Soldering wire leads to track


oplholik

Member
Nscale code 80 track. Just taking a break from practising. What a PIB this is. Beginning to think that I should have used the rail joiners with the leads installed. To do so now, I would have to tear up the track every 4 feet or so to put them on, and I don't even want to think about that. So gotta make this work. I'm thinking that soldering to the outside of the rails will be a little easier than the inside so that if I get a little too much solder on, it won't interfere with the wheel flanges. Oh well, back to practising.

Paul O.
 
Hang in there, it's worth it. In no time you'll be an expert.
Alot of it has to do with the equipment you're using.
What model and wattage of iron are you using?
 
Make sure the track sies a really clean before you solder. Use some alcohol and an old tooth brush to scrub them. Get two small vice grips to use as heat sinks on either side of the solder joint. Tin the wire first, heat the track, and use a needle nose pliers to hold the wire. If the track it hot enough, the solder should flow right from the bare wire to the track in a couple of seconds. Hold the wire in place for about 10 seconds and then carefully remove the pliers. The wire should now be well soldered to the side of the rails. Nothing wrong with soldering the outside of the track. With a little sanding and paint, you'll never notice the wire once the track is ballasted.
 
Hang in there, it's worth it. In no time you'll be an expert.
Alot of it has to do with the equipment you're using.
What model and wattage of iron are you using?
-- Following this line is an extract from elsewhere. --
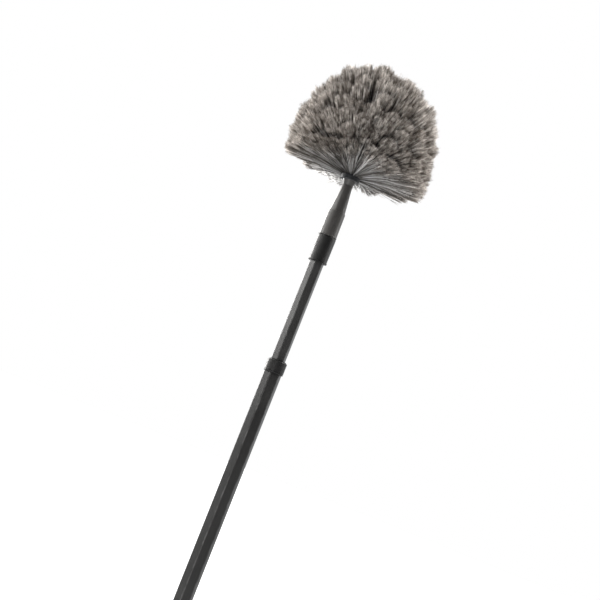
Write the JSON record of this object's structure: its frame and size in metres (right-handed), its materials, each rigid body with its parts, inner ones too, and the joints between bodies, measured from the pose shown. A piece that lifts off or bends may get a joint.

I'm using a Radio Shack 30 watt iron. Just finished soldering three of the 8 hot wire connections. Those three went well. Only 5 more to go, then I will do the negative wires.

Paul O.
 
Make sure the track sies a really clean before you solder. Use some alcohol and an old tooth brush to scrub them. Get two small vice grips to use as heat sinks on either side of the solder joint. Tin the wire first, heat the track, and use a needle nose pliers to hold the wire. If the track it hot enough, the solder should flow right from the bare wire to the track in a couple of seconds. Hold the wire in place for about 10 seconds and then carefully remove the pliers. The wire should now be well soldered to the side of the rails. Nothing wrong with soldering the outside of the track. With a little sanding and paint, you'll never notice the wire once the track is ballasted.

That's the ticket. I solder almost everyday at work. DB9's, vga's, Speakers, XLR's etc. To me, I think the key to a good solder joint is tinning. This is easy to do on the wire end because its away from (in this case) the track. I'd even go one more step and tin the track with the same heat dam/sink method mentioned in the above quote. Once both are tinned its a cake walk to attach the two prepped pieces together and you will have less chance of turning your pretty project into a diorama of a molten lava flow.
So in other words you're only battling one piece at a time when you are concerned about flowing out the joint area. I always make sure the parts completely cool after tinning before I try and attach the two.
And get a good quality adjustable iron. I use a dorky gun but I've been soldering for 30 plus years LOL.